Ina Lekiewicz: Motywy etniczne - tak, ale już nie jak tego lata. Nie nosimy tego od stóp do głów. Łączymy z rzeczami bardziej sportowymi, basicowymi - dresowymi bluzami, jeansami czy spodniami w kant. Może powiedzmy o kilku takich rzeczach, które kobieta powinna mieć w swojej szafie, żeby być ewidentnie modna w nowym sezonie. Na pewno jest to ramoneska na kożuchu, czyli coś takiego trochę lotniczego. Na pewno jest to rozkloszowana spódnica - tego dawno nie nosiłyśmy, czyli noszona w talii, rozkloszowana do dołu, szyta z koła. Na pewno są to spodnie dzwony i militarna kurtka.

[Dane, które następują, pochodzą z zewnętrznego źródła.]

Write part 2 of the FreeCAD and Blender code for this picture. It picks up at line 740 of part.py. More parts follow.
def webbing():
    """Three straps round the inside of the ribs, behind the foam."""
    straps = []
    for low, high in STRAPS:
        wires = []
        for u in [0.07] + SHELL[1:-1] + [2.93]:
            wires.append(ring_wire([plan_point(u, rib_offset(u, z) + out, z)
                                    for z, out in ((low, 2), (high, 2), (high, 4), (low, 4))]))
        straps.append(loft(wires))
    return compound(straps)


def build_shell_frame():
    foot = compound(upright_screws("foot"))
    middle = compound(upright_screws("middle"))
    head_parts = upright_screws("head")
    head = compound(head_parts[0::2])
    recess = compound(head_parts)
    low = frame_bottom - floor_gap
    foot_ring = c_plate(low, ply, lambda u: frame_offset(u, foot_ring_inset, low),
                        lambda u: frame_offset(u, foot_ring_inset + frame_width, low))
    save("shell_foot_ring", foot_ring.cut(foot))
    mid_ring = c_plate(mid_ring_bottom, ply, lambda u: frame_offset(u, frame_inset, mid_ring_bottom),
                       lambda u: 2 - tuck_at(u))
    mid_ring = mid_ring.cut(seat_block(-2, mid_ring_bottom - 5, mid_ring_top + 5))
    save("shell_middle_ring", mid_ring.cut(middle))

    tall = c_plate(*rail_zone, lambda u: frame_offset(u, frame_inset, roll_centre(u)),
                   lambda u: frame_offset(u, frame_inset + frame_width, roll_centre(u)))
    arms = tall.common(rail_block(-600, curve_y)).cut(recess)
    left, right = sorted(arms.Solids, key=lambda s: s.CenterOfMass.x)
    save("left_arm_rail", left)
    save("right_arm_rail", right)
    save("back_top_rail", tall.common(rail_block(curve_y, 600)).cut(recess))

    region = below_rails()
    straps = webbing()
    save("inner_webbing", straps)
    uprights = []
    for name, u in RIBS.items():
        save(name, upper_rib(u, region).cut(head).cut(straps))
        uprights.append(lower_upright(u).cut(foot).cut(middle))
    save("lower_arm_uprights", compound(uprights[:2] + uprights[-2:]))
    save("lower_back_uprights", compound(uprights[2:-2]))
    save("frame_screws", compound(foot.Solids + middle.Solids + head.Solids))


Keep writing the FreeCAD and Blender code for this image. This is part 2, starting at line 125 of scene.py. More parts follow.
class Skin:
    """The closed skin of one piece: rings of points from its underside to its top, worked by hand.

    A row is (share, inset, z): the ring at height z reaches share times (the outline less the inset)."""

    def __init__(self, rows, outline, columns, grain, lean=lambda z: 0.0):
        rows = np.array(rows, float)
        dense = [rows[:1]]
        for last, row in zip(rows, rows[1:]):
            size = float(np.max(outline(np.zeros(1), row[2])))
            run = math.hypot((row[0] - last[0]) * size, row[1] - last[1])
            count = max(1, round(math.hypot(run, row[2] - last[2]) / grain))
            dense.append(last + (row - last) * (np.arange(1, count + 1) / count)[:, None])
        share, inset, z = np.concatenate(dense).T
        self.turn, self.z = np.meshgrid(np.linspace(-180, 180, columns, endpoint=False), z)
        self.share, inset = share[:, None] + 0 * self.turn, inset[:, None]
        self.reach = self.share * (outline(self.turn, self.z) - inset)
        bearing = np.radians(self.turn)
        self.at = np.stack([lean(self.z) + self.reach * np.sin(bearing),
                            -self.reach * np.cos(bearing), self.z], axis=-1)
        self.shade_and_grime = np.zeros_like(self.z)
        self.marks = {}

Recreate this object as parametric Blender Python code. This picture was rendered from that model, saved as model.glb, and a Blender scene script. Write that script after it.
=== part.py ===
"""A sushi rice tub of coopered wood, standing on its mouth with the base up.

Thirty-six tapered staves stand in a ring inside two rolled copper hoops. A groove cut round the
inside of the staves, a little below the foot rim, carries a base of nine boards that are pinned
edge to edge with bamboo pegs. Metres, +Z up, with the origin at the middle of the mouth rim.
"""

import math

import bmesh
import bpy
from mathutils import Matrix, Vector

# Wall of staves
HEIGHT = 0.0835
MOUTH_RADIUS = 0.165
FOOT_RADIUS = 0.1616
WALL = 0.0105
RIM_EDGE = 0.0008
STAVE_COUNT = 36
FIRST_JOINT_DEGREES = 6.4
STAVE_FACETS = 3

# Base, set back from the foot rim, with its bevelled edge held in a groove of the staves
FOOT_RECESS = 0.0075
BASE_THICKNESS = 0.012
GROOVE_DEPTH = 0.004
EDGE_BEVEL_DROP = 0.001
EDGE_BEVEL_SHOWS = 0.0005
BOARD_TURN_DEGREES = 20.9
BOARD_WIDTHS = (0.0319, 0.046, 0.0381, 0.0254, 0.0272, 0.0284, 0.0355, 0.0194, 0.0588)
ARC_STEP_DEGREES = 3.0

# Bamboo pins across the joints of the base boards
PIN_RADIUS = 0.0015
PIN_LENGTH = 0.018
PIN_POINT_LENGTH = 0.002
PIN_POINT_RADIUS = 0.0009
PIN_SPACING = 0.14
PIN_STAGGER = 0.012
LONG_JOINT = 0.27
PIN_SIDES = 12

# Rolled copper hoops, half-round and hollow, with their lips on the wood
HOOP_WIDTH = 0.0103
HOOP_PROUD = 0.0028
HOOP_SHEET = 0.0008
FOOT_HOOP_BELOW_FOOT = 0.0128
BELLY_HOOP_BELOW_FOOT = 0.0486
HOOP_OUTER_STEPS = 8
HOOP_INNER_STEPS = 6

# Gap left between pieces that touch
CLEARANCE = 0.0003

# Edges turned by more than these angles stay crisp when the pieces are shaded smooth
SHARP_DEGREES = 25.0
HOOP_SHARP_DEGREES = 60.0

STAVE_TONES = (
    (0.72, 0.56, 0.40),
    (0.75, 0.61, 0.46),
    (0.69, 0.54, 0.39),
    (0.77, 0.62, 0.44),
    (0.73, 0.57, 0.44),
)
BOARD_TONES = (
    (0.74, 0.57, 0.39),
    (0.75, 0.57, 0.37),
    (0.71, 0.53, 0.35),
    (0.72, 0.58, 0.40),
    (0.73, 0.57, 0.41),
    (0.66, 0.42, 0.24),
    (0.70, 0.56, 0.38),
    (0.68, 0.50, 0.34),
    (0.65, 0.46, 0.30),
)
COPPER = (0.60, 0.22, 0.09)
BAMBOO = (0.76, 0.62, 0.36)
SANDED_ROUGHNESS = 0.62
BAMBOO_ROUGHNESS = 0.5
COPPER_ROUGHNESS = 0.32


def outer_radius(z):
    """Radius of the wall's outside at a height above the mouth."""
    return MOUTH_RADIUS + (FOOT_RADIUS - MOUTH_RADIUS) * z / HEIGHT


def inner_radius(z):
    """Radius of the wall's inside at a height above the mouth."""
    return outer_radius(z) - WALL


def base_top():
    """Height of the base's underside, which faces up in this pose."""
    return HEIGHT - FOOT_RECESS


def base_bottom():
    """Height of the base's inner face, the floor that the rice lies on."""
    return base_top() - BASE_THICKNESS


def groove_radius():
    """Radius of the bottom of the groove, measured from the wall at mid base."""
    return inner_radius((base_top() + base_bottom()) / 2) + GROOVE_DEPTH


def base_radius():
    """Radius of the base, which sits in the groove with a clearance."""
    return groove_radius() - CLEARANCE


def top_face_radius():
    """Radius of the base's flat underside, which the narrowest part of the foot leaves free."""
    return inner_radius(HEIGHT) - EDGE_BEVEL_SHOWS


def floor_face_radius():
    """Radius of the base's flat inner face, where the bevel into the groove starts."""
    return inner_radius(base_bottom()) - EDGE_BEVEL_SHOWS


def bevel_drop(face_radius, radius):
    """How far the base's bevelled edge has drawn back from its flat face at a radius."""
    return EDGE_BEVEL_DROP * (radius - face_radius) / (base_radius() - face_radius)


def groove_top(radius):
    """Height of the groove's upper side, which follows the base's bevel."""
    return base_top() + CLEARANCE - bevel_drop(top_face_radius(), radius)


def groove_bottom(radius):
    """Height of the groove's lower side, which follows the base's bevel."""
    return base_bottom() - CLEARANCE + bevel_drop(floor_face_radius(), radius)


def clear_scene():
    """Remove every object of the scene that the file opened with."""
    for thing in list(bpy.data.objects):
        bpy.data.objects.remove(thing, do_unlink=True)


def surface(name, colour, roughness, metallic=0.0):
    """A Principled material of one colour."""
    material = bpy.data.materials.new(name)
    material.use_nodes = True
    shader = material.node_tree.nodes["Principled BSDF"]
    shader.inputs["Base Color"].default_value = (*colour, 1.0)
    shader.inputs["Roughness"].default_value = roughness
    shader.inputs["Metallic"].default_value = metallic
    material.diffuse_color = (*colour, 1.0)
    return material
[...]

Katarzyna Sobiechowska-Szuchta: Czy kożuch może być sztuczny dla fanek ekologii?

Ina Lekiewicz: Absolutnie może być sztuczny. Teraz te kożuchy, które są dostępne w sklepach i są sztuczne, wyglądają naprawdę tak samo dobrze, a nawet lepiej niż prawdziwe. My jesteśmy za. To jest bardzo glamour.

Katarzyna Sobiechowska-Szuchta: Po wakacjach pusto na koncie a chcemy być modne - nie za wszelką cenę, ale mamy niewiele. Co w tej chwili trzeba zrobić?

Ina Lekiewicz: Myślę, że bardzo korzystne dla nas jest to, że są modne fasony retro, są modne rzeczy, które wyglądają trochę jak vintage - możemy ich szukać w second-handach. Myślę, że znajdziemy tam świetne, rozkloszowane spódnice. Zresztą nawet możemy pobuszować w szafie naszych babć czy mam. Podobnie jest z tymi rzeczami w stylu lat 70. Inną, taką dobrą rzeczą jest przerabianie, czyli np. jeżeli mamy starą kurtkę, możemy doszyć do niej kołnierz kożuchowy i to też będzie wyglądało dobrze. Oczywiście najprostszym sposobem są dodatki, które najszybciej odświeżą nasz wygląd, chociażby bardzo modny w tym sezonie cienki pasek, który nosimy wysoko w talii.

Katarzyna Sobiechowska-Szuchta: Sieciówki podglądają to co się dzieje na wybiegach i u najlepszych projektantów. Czy to też jest taki sposób, żeby zajrzeć do sklepów, które oferują podobne rzeczy, ale trochę tańsze?

Ina Lekiewicz: Absolutnie. Tak naprawdę wszyscy styliści, gwiazdy i tak dalej - wszyscy też ubieramy się w sieciówkach. Znajdziemy tam wszystkie najnowsze trendy z wybiegów i na pewno można się tam bardzo dobrze ubrać.